Fade through modish colour washes - a little bit lime, a little bit mulberry - and you get the lad on the Friday night dance floor. He's in a short-sleeved shirt, his hair crop-ped, lost in music, dancing up a storm to Pete Tong's serviceable selection. And on it goes on, through Saturday night. It has to be said he's got a gold tooth and a gold chain round his neck. This is not an art school understudy; this is a Darren most right-thinking folk would avoid in Braintree on a Saturday night. And much he cares, pumping away.

As it churns on, there's a mass of code. The tribal names of the contributors, the little star symbols you get on Wallpaper magazine, all the little cues for the chosen ones.

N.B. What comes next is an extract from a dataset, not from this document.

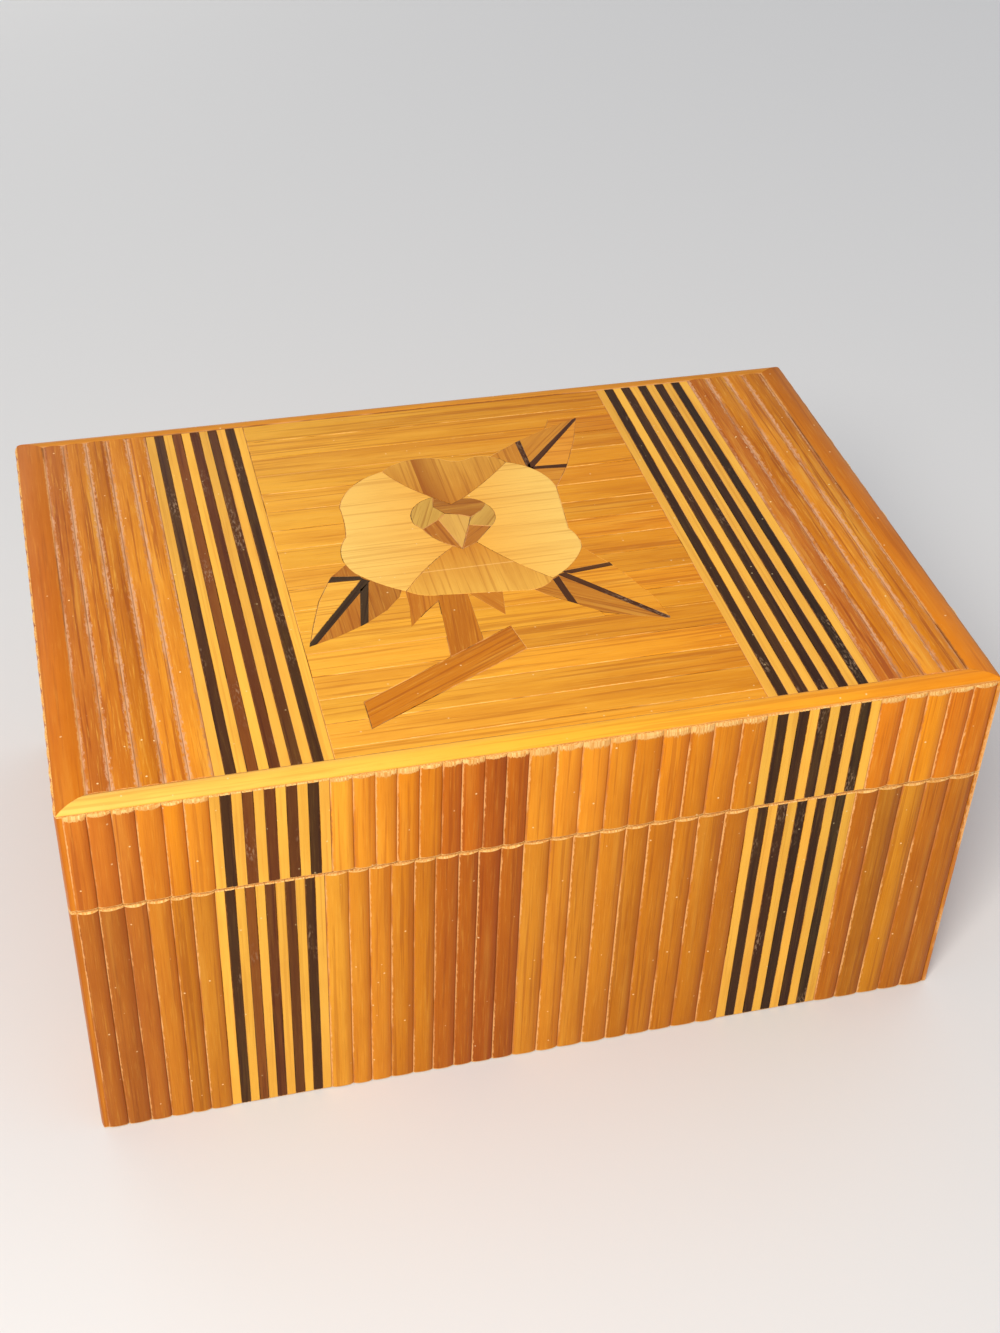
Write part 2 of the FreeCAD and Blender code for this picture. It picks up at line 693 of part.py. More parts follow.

And essential information - it's a limited edition format "including bonus CD mixed by Graham Payne". There's a nice flavour of the international clubland insider conspiracy in the names - Armand Van Helden, System F, DJ Saker and Friends.

At the end, the creature confides to camera: "The weekend's gotta stop somewhere." And he winks. Against a background of alienating Sixties office blocks he's let us in on the conspiracy and makes honorary clubmen of us all. It's a London classic.